**Set task**
Repeat the line that contains "(0, HAND_LEAN, 0))", the line that contains "TURN = 2 * math.pi", and all lines between them, exactly and with no other lines.

**Dataset rows**
= = = =
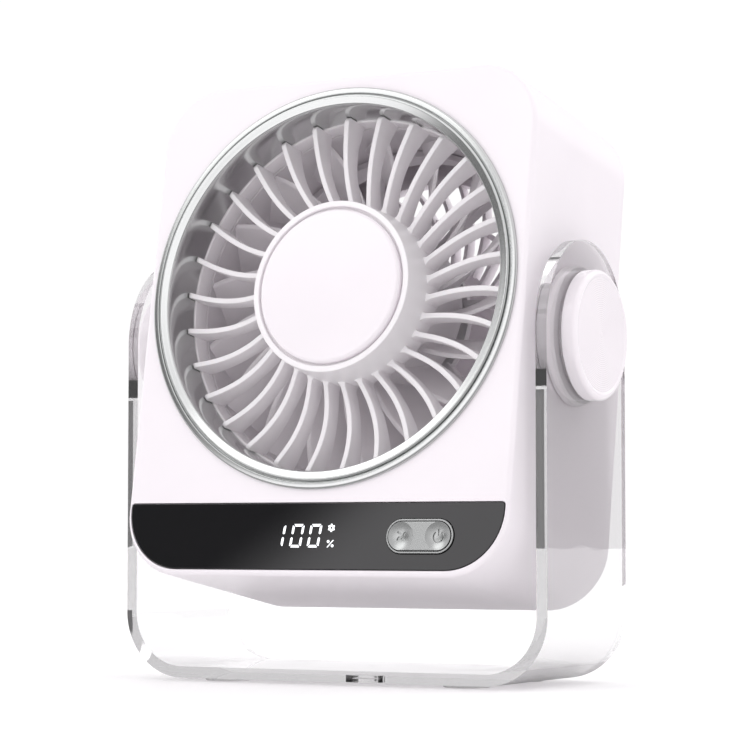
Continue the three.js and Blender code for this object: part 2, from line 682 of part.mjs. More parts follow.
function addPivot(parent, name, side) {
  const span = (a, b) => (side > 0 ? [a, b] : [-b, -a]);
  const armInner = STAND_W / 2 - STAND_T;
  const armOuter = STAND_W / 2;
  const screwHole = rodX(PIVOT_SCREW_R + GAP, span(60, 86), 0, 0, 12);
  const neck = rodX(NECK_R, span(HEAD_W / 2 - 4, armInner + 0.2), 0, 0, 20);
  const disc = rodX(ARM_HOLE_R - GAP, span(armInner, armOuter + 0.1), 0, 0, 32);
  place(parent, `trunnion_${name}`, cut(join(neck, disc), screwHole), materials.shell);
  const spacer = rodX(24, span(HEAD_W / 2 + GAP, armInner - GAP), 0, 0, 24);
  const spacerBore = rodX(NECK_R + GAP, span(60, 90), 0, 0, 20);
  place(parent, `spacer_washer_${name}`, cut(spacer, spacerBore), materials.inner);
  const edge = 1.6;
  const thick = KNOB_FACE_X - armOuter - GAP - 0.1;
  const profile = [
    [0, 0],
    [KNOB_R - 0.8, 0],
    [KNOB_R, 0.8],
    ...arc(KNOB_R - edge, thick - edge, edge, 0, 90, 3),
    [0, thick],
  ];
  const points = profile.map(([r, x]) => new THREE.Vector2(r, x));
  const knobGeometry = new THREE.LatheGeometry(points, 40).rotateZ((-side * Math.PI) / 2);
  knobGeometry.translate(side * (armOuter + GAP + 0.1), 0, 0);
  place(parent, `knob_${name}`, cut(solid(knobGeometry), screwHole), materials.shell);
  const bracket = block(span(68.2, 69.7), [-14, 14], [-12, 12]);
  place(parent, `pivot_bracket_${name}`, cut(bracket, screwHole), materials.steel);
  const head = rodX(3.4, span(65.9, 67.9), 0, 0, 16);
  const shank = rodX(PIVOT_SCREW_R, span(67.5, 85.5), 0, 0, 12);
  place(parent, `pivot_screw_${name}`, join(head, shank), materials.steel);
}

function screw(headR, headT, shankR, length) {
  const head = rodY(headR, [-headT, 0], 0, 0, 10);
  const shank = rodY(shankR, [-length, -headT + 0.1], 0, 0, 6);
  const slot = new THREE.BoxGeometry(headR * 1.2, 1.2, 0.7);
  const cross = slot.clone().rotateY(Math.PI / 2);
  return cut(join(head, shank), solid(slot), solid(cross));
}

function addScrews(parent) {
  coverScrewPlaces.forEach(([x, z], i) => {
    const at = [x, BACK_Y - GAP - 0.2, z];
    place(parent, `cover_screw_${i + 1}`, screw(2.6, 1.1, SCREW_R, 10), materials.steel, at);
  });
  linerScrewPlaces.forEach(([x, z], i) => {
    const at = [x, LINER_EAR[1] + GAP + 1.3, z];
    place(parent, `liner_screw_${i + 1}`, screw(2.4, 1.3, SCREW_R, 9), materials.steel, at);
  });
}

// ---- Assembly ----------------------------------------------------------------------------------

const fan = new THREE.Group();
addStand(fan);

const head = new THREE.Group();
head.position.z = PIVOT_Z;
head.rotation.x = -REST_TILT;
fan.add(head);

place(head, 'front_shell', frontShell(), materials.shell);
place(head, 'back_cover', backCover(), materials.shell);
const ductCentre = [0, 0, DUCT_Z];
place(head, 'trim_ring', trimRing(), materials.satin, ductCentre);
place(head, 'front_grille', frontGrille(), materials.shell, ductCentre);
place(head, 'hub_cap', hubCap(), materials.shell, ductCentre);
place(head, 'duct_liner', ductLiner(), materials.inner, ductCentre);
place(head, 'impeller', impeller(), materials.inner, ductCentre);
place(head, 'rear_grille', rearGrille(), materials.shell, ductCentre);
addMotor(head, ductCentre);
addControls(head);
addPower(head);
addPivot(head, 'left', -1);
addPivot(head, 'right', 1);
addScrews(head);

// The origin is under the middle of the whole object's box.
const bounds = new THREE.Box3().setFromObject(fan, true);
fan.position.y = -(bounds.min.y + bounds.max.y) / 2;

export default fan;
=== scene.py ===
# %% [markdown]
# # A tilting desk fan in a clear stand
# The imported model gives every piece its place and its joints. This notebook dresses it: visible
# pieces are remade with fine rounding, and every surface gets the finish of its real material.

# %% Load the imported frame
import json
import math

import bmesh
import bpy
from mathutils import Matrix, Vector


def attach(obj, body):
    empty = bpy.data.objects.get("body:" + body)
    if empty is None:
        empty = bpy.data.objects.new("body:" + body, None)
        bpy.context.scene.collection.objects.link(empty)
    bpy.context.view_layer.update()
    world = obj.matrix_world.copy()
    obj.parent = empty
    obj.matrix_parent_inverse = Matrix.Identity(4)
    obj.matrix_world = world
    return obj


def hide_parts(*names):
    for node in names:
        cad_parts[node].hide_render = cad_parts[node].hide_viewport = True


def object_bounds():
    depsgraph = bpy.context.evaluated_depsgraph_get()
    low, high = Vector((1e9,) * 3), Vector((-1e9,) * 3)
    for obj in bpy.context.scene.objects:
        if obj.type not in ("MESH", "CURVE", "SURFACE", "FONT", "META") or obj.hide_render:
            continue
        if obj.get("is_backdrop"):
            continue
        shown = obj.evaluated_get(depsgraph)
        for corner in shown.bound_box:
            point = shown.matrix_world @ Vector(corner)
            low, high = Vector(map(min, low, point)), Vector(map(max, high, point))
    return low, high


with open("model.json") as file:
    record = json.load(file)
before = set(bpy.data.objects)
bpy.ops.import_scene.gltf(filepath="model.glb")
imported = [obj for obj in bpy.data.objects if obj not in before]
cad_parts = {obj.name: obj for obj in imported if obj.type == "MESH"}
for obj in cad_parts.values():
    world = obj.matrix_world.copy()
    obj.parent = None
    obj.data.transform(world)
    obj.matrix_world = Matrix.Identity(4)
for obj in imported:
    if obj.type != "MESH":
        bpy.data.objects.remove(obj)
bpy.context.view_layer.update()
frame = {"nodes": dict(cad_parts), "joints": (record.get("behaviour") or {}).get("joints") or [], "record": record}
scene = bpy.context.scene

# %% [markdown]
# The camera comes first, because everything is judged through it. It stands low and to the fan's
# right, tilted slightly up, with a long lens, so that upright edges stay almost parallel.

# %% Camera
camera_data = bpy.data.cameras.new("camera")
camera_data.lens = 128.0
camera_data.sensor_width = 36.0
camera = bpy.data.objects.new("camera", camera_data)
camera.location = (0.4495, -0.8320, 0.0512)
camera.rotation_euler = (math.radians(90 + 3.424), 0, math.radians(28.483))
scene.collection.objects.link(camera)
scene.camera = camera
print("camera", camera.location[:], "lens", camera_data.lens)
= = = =
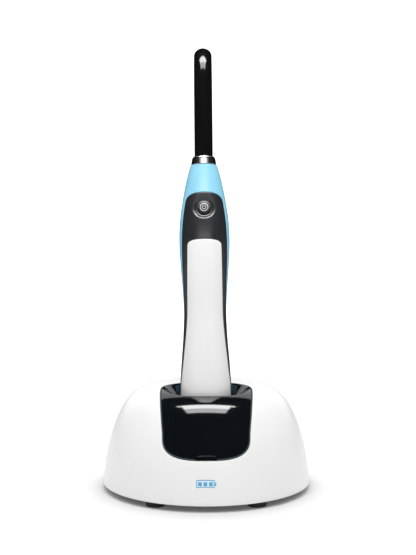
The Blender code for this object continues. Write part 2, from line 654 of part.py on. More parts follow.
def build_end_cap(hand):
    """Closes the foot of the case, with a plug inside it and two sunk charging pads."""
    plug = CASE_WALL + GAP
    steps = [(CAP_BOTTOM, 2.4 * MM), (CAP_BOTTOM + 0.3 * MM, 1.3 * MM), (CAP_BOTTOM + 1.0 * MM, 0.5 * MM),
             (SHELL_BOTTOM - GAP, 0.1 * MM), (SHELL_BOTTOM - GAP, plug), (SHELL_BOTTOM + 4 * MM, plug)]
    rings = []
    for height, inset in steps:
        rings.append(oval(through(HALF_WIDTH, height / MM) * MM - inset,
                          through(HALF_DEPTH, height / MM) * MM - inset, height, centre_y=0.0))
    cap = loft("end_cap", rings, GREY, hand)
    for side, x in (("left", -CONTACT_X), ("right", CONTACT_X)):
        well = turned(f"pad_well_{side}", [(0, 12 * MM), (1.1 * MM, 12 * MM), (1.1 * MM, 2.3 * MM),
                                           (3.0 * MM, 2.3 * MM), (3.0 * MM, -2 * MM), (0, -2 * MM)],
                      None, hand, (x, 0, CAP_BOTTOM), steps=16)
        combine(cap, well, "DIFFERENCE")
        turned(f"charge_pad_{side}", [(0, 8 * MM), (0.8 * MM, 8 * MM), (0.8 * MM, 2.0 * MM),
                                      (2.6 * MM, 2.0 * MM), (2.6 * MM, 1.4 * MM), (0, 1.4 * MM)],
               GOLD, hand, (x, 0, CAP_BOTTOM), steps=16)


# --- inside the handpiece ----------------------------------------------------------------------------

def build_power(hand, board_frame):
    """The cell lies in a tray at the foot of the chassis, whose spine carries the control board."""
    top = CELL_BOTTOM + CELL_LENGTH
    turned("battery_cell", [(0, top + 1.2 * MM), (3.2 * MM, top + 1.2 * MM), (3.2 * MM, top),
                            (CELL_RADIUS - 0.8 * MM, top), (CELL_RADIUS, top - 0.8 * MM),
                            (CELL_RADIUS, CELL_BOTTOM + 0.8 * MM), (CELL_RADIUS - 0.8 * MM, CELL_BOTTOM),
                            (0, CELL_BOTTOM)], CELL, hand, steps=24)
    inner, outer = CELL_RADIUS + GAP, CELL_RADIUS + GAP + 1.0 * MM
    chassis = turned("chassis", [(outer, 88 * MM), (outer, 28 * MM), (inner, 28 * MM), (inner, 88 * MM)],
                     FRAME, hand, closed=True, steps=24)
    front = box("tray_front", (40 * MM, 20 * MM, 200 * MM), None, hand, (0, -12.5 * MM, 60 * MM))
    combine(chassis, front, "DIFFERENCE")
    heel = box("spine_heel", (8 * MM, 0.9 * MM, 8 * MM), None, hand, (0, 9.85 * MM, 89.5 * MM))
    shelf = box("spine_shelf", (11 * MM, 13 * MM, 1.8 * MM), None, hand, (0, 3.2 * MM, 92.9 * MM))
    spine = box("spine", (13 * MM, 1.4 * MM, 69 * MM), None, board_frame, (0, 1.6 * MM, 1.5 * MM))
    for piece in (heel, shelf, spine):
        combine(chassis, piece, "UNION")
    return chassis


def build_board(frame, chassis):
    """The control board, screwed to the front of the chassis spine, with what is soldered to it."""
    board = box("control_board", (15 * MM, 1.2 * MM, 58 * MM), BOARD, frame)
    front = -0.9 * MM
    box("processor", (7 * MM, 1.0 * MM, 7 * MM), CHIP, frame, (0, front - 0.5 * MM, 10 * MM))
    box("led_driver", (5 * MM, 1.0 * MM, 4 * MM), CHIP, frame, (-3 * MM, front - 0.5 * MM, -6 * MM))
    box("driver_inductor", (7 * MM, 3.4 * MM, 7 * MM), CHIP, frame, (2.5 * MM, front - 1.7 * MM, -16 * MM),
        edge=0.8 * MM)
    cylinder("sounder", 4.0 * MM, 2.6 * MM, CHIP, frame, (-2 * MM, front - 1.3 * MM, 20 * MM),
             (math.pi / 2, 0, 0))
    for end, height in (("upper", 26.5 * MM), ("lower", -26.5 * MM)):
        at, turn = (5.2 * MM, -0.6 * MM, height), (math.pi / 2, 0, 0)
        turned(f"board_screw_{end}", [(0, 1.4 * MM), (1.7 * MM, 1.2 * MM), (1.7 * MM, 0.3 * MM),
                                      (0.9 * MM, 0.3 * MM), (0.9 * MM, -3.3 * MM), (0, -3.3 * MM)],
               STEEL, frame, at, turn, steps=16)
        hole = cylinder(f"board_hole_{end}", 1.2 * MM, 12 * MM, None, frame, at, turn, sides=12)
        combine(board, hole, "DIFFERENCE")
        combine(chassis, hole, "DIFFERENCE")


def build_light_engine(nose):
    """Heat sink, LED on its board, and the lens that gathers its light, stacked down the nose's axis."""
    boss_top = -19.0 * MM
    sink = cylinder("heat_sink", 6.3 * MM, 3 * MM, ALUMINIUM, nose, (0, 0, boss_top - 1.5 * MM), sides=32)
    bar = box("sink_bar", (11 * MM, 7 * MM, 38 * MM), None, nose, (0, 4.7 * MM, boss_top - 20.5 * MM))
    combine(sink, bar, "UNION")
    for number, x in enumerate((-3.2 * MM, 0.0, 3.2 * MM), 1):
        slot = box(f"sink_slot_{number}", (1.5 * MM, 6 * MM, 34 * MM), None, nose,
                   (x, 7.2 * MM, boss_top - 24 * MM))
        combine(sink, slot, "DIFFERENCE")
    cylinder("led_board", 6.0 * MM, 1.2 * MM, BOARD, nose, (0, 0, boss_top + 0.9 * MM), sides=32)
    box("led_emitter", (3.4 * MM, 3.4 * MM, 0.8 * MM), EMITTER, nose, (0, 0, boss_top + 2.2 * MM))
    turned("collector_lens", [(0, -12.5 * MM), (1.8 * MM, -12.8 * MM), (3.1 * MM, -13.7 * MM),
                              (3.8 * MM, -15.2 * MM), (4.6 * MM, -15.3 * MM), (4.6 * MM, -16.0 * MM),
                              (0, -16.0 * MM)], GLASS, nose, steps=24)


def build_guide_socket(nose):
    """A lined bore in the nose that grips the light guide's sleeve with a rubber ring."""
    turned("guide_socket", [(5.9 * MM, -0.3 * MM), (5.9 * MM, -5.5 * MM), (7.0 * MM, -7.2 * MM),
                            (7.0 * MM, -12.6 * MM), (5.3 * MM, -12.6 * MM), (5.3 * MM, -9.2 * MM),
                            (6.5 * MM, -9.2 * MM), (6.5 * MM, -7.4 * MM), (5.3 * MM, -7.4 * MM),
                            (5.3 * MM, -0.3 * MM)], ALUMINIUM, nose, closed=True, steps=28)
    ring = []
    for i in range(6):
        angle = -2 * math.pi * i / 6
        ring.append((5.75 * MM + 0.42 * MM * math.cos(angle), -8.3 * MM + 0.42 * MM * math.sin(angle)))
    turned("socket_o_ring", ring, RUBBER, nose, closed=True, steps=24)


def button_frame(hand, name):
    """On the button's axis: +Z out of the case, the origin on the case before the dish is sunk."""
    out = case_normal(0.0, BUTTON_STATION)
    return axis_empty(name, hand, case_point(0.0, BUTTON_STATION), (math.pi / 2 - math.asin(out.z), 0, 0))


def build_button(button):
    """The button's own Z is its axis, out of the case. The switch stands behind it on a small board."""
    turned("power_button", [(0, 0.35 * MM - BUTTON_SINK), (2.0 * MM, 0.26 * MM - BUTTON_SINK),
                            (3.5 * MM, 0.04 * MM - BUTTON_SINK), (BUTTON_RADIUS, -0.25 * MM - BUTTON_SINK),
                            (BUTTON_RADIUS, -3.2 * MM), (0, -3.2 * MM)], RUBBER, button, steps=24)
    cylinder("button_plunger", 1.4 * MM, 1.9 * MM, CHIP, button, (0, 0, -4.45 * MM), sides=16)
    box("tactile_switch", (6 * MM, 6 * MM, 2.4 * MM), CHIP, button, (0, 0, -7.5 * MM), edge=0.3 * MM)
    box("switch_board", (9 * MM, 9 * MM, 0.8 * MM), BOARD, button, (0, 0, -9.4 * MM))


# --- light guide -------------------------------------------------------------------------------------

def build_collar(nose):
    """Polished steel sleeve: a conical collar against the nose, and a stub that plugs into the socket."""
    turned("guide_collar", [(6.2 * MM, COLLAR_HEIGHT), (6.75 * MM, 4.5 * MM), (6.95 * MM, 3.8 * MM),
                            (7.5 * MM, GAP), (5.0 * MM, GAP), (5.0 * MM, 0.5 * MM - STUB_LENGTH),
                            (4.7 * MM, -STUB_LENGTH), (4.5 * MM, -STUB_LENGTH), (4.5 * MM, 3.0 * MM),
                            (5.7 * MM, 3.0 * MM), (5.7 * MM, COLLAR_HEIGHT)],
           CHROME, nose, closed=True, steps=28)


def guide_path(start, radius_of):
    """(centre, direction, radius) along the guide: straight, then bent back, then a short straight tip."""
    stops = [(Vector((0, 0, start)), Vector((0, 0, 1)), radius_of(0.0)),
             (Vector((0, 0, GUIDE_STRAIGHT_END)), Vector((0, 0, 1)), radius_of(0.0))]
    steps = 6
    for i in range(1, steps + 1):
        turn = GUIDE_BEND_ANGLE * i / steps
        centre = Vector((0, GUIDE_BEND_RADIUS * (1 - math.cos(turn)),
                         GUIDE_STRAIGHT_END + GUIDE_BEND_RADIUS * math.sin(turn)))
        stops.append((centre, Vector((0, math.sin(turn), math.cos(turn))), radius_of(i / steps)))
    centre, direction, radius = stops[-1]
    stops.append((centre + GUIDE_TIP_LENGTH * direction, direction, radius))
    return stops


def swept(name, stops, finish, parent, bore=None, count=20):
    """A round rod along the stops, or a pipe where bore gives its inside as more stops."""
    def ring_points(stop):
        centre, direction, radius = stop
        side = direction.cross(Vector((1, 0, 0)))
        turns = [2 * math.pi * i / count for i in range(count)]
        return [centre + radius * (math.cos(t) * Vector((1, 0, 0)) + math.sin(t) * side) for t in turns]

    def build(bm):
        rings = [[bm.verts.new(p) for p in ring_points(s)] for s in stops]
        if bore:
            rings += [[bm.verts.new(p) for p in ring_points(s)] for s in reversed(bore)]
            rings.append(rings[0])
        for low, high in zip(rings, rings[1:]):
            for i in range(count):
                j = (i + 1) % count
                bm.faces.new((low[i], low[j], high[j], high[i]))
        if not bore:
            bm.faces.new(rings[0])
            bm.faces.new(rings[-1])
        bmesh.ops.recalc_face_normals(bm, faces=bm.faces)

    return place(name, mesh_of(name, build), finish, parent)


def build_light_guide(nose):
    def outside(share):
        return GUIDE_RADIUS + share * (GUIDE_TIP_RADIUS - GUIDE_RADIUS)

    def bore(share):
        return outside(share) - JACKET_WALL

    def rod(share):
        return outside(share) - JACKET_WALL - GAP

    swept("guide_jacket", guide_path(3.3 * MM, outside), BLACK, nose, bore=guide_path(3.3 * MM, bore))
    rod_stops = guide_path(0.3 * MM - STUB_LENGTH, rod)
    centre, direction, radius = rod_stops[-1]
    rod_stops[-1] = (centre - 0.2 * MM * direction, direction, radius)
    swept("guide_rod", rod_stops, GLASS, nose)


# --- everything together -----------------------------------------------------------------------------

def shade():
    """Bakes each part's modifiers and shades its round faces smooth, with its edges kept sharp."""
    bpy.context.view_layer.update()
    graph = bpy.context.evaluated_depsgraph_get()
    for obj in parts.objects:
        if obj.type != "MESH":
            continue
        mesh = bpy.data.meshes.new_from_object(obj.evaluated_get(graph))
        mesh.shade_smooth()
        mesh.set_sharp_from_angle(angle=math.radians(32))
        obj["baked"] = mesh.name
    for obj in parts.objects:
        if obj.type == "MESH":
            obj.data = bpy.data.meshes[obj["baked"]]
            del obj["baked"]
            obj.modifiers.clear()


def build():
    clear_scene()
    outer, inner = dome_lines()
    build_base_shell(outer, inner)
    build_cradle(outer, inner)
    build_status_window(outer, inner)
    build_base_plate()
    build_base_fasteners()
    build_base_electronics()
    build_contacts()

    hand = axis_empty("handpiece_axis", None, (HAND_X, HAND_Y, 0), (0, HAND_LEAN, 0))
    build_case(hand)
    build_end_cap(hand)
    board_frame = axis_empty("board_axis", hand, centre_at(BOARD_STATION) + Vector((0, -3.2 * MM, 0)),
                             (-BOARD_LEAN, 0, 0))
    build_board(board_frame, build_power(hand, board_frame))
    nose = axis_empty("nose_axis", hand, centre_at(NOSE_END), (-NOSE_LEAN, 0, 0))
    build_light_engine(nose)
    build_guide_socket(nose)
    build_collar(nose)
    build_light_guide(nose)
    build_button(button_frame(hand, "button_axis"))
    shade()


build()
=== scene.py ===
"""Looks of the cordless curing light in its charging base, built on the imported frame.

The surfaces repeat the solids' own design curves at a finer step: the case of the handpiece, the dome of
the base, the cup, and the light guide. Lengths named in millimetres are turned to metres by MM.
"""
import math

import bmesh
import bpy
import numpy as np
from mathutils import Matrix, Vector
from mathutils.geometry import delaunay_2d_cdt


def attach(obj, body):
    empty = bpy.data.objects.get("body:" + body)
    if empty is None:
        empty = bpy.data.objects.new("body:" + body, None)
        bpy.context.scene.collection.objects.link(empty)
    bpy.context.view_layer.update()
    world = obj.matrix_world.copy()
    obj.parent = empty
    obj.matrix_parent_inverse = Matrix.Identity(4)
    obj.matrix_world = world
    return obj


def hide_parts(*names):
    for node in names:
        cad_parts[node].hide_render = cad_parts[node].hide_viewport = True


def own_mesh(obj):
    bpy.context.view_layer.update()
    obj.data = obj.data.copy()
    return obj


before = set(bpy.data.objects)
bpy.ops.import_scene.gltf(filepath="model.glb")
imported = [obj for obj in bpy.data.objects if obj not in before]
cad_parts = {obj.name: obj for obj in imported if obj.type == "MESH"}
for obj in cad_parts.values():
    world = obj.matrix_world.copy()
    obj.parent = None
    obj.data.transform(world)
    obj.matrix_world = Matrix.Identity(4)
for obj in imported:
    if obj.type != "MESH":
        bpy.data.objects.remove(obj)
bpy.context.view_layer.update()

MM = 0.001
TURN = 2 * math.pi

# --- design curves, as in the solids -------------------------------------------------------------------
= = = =
**Answer to this problem**
    hand = axis_empty("handpiece_axis", None, (HAND_X, HAND_Y, 0), (0, HAND_LEAN, 0))
    build_case(hand)
    build_end_cap(hand)
    board_frame = axis_empty("board_axis", hand, centre_at(BOARD_STATION) + Vector((0, -3.2 * MM, 0)),
                             (-BOARD_LEAN, 0, 0))
    build_board(board_frame, build_power(hand, board_frame))
    nose = axis_empty("nose_axis", hand, centre_at(NOSE_END), (-NOSE_LEAN, 0, 0))
    build_light_engine(nose)
    build_guide_socket(nose)
    build_collar(nose)
    build_light_guide(nose)
    build_button(button_frame(hand, "button_axis"))
    shade()


build()
=== scene.py ===
"""Looks of the cordless curing light in its charging base, built on the imported frame.

The surfaces repeat the solids' own design curves at a finer step: the case of the handpiece, the dome of
the base, the cup, and the light guide. Lengths named in millimetres are turned to metres by MM.
"""
import math

import bmesh
import bpy
import numpy as np
from mathutils import Matrix, Vector
from mathutils.geometry import delaunay_2d_cdt


def attach(obj, body):
    empty = bpy.data.objects.get("body:" + body)
    if empty is None:
        empty = bpy.data.objects.new("body:" + body, None)
        bpy.context.scene.collection.objects.link(empty)
    bpy.context.view_layer.update()
    world = obj.matrix_world.copy()
    obj.parent = empty
    obj.matrix_parent_inverse = Matrix.Identity(4)
    obj.matrix_world = world
    return obj


def hide_parts(*names):
    for node in names:
        cad_parts[node].hide_render = cad_parts[node].hide_viewport = True


def own_mesh(obj):
    bpy.context.view_layer.update()
    obj.data = obj.data.copy()
    return obj


before = set(bpy.data.objects)
bpy.ops.import_scene.gltf(filepath="model.glb")
imported = [obj for obj in bpy.data.objects if obj not in before]
cad_parts = {obj.name: obj for obj in imported if obj.type == "MESH"}
for obj in cad_parts.values():
    world = obj.matrix_world.copy()
    obj.parent = None
    obj.data.transform(world)
    obj.matrix_world = Matrix.Identity(4)
for obj in imported:
    if obj.type != "MESH":
        bpy.data.objects.remove(obj)
bpy.context.view_layer.update()

MM = 0.001
TURN = 2 * math.pi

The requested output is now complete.